Logo após assumir o cargo, o premier foi às ruas visitar áreas destruídas pela explosão — o que, para Khatlab, significou já um indício de mudança, pois poucos políticos libaneses vão em encontro à população. Porém, sua nomeação não agradou a todos e Adib foi recepcionado com gritos de “revolução” e pedidos por reformas. Para o jovem Rami Boustani, da Agência Francesa de Desenvolvimento no Líbano, o primeiro-ministro vem da mesma classe dominante do país.
Crise financeira
A insatisfação política, que se materializou em tumultuados protestos pela capital e demais regiões do país, se intensificaram após o incidente de 4 de agosto, que destruiu o principal porto do Líbano, por onde entrava a grande maioria das importações das quais a nação árabe dependia para sua subsistência.
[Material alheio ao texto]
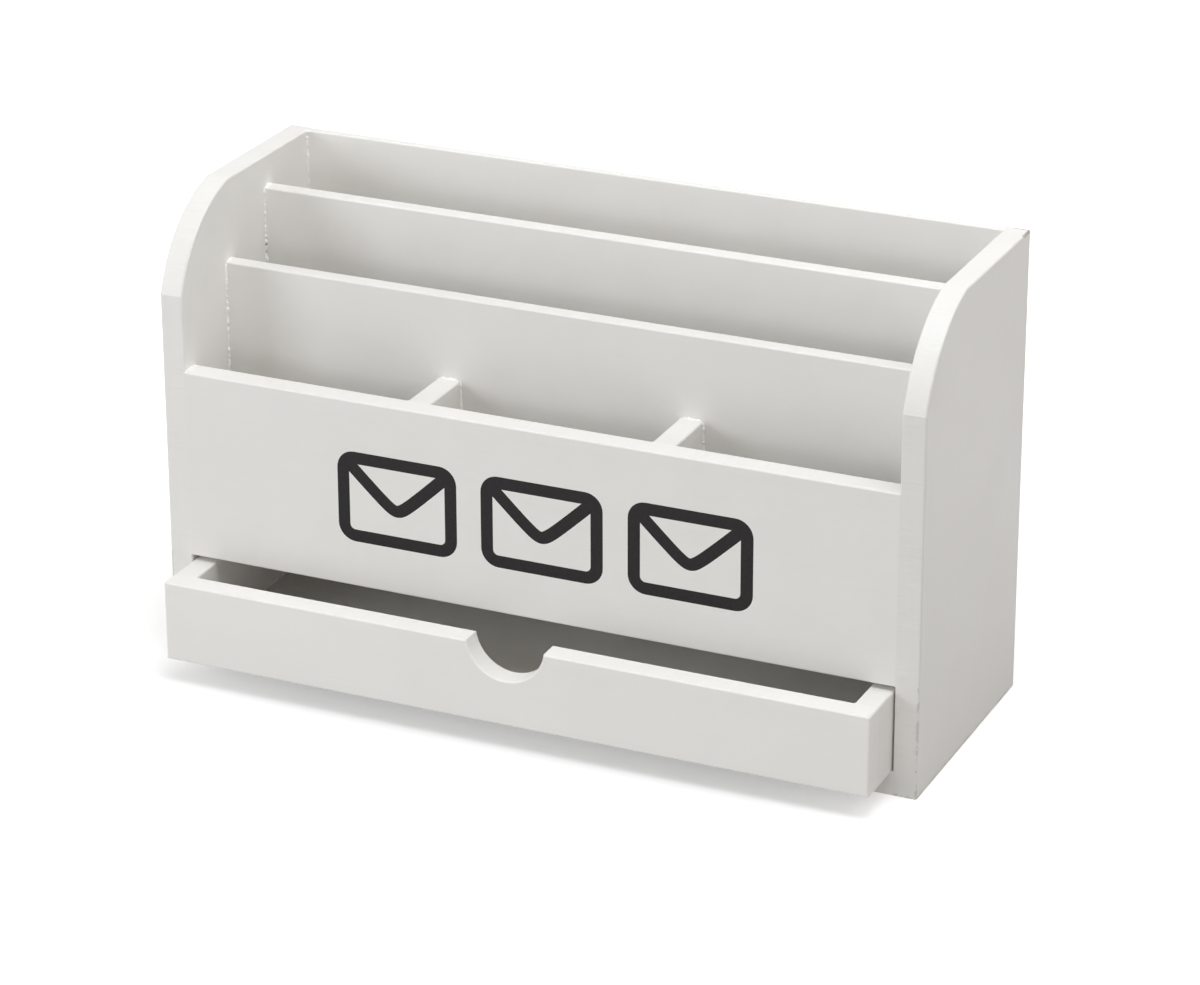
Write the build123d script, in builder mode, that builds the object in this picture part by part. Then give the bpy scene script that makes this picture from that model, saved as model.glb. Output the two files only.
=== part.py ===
from build123d import *
import os

# Envelope sorter with drawer: a white painted board cabinet for a desk or a hall table.
# Two long slots and a row of three short compartments rise from front to back between a
# pair of side panels with a rounded front corner, and a drawer with a finger notch runs on
# the base board underneath.
#
# Frame: millimetres, +Z up, +X to the viewer's right, the front faces -Y. The origin is the
# centre of the cabinet's footprint, at desk level. The drawer is drawn partly open.

os.makedirs("parts", exist_ok=True)

# ------------------------------------------------------------------ driving dimensions: cabinet
cabinet_width = 330.0  # over the two side panels
cabinet_depth = 114.0  # front edges of the side panels to the back
cabinet_height = 198.0  # desk to the top of the side panels and the back
panel_thickness = 10.0  # sides, front and base
back_thickness = 4.0
shelf_thickness = 7.0  # floor of the slots and roof of the drawer bay
divider_thickness = 7.0  # the two long dividers
cross_divider_thickness = 10.0  # the two short dividers behind the front panel
drawer_bay_height = 36.5  # base board to the front panel's lower edge
front_compartment_depth = 27.0  # front panel to middle divider
middle_slot_depth = 27.5  # middle divider to rear divider, the rear slot has the rest
rear_divider_step = 13.5  # down from the cabinet's top
middle_divider_step = 21.5  # down from the rear divider's top
front_panel_step = 35.5  # down from the middle divider's top
housing_depth = 3.0  # stopped housings that hold the long dividers' ends

# ------------------------------------------------------------------ driving dimensions: curve
curve_depth = 41.5  # from the front edge back along the top
curve_drop = 38.0  # from the top down along the front edge
curve_radius = 56.5  # a little flatter than a quarter circle, so both ends keep a soft corner

# ------------------------------------------------------------------ driving dimensions: drawer
drawer_opening = 25.0  # how far the drawer stands out as drawn
drawer_board_thickness = 10.0
drawer_bottom_thickness = 3.0
drawer_bottom_rise = 3.0  # lower edge of the boards to the bottom's underside
drawer_groove_depth = 4.0  # grooves that hold the bottom
drawer_side_gap = 0.7  # to each side panel
drawer_top_gap = 2.0  # to the front panel and the shelf
drawer_slide_gap = 0.2  # to the base board it runs on
drawer_rear_gap = 1.5  # to the back, with the drawer shut flush
notch_radius = 17.0
notch_depth = 14.8

# ------------------------------------------------------------------ driving dimensions: details
eased_edge = 0.8  # sanded round-over of the arrises under the paint
brad_radius = 0.6
brad_head_radius = 1.0
brad_head_height = 0.8
brad_length = 25.0
short_brad_length = 16.0  # for the thin back and the drawer's bottom
brad_set = 1.0  # filler and paint over each head
brad_fit = 0.05  # room around a brad in its hole
brad_inset = 20.0  # first and last brad of a row to the end of the board
back_brad_spacing = 120.0
drawer_brad_inset = 8.0  # brads to the drawer's top edge and to its bottom
drawer_bottom_brad_spacing = 90.0

# ------------------------------------------------------------------ places worked out from them
front_face = -cabinet_depth / 2
back_face = cabinet_depth / 2
outer_x = cabinet_width / 2
inner_x = outer_x - panel_thickness
front_panel_rear = front_face + panel_thickness
back_panel_front = back_face - back_thickness

bay_floor = panel_thickness
bay_roof = bay_floor + drawer_bay_height
shelf_top = bay_roof + shelf_thickness
rear_divider_top = cabinet_height - rear_divider_step
middle_divider_top = rear_divider_top - middle_divider_step
front_panel_top = middle_divider_top - front_panel_step

middle_divider_front = front_panel_rear + front_compartment_depth
middle_divider_rear = middle_divider_front + divider_thickness
rear_divider_front = middle_divider_rear + middle_slot_depth
rear_divider_rear = rear_divider_front + divider_thickness

compartment_width = (2 * inner_x - 2 * cross_divider_thickness) / 3  # three equal compartments
cross_divider_x = (compartment_width + cross_divider_thickness) / 2

drawer_x = inner_x - drawer_side_gap
drawer_inner_x = drawer_x - drawer_board_thickness
drawer_low = bay_floor + drawer_slide_gap
drawer_high = bay_roof - drawer_top_gap
drawer_length = back_panel_front - drawer_rear_gap - front_face
drawer_front_face = front_face - drawer_opening
drawer_front_rear = drawer_front_face + drawer_board_thickness
drawer_rear_face = drawer_front_face + drawer_length
drawer_back_front = drawer_rear_face - drawer_board_thickness
drawer_bottom_low = drawer_low + drawer_bottom_rise
drawer_bottom_high = drawer_bottom_low + drawer_bottom_thickness
drawer_groove_x = drawer_inner_x + drawer_groove_depth


# ------------------------------------------------------------------ shared steps
def block(low, high, mode=Mode.ADD):
    """A board between two opposite corners, or a groove with Mode.SUBTRACT."""
    size = Vector(*high) - Vector(*low)
    with Locations((Vector(*low) + Vector(*high)) * 0.5):
        Box(abs(size.X), abs(size.Y), abs(size.Z), mode=mode)


def brads(planes, length, room=0.0, mode=Mode.ADD):
    """Headed brads, each driven along its plane's normal, the heads set under the surface."""
    with Locations(*[plane.offset(brad_set) for plane in planes]):
        for radius, reach in ((brad_head_radius, brad_head_height), (brad_radius, length)):
            Cylinder(
                radius + room,
                reach + room,
                align=(Align.CENTER, Align.CENTER, Align.MIN),
                mode=mode,
            )


def brad_holes(planes, length):
    """The blind holes that the same brads leave in a board they pass through."""
    brads(planes, length, brad_fit, Mode.SUBTRACT)


def finish(piece, name):
    """Name a finished piece and write its file."""
    piece.part.label = name
    export_step(piece.part, f"parts/{name}.step")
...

Com a explosão causando um prejuízo estimado em ao menos US$ 10 bilhões, a crise financeira se agravou ainda mais, num cenário que já tinha como estimativa que 52% da população passassem a viver a baixo da linha da pobreza até o fim do ano, segundo o Banco Mundial.
“A situação já estava muito difícil antes da explosão. Muitas famílias já tinham perdido sua renda e estavam com dificuldades de comprar comida. Por exemplo, com a inflação, o leite que custava mil libras libanesas em um dia, no seguinte já estava custando 43 mil. Ninguém tinha dinheiro para comprar nada”, explica Boustani.
Segundo o relatório mais recente do Programa Alimentar Mundial (PAM) das Nações Unidas, além de o Líbano ter uma alta taxa de desemprego — quase um a cada três libaneses está sem emprego — o país enfrenta uma hiperinflação de 52% ao mês. O documento mostra também que duas a cada três famílias libanesas tiveram uma redução drástica na renda em comparação com o ano anterior — seja por terem perdido o trabalho ou por terem o salário reduzido. Os mais afetados foram mulheres e jovens de 20 a 34 anos.
Reforma política
Para além do crítico cenário econômico, Adib terá que enfrentar uma questão histórica do Líbano: o sistema político confessional. As cadeiras do Legislativo e os principais cargos do Executivo são distribuídos entre representantes das religiões majoritárias no país. O presidente é sempre um cristão, o primeiro-ministro, um muçulmano sunita, e o presidente do Parlamento, um muçulmano xiita.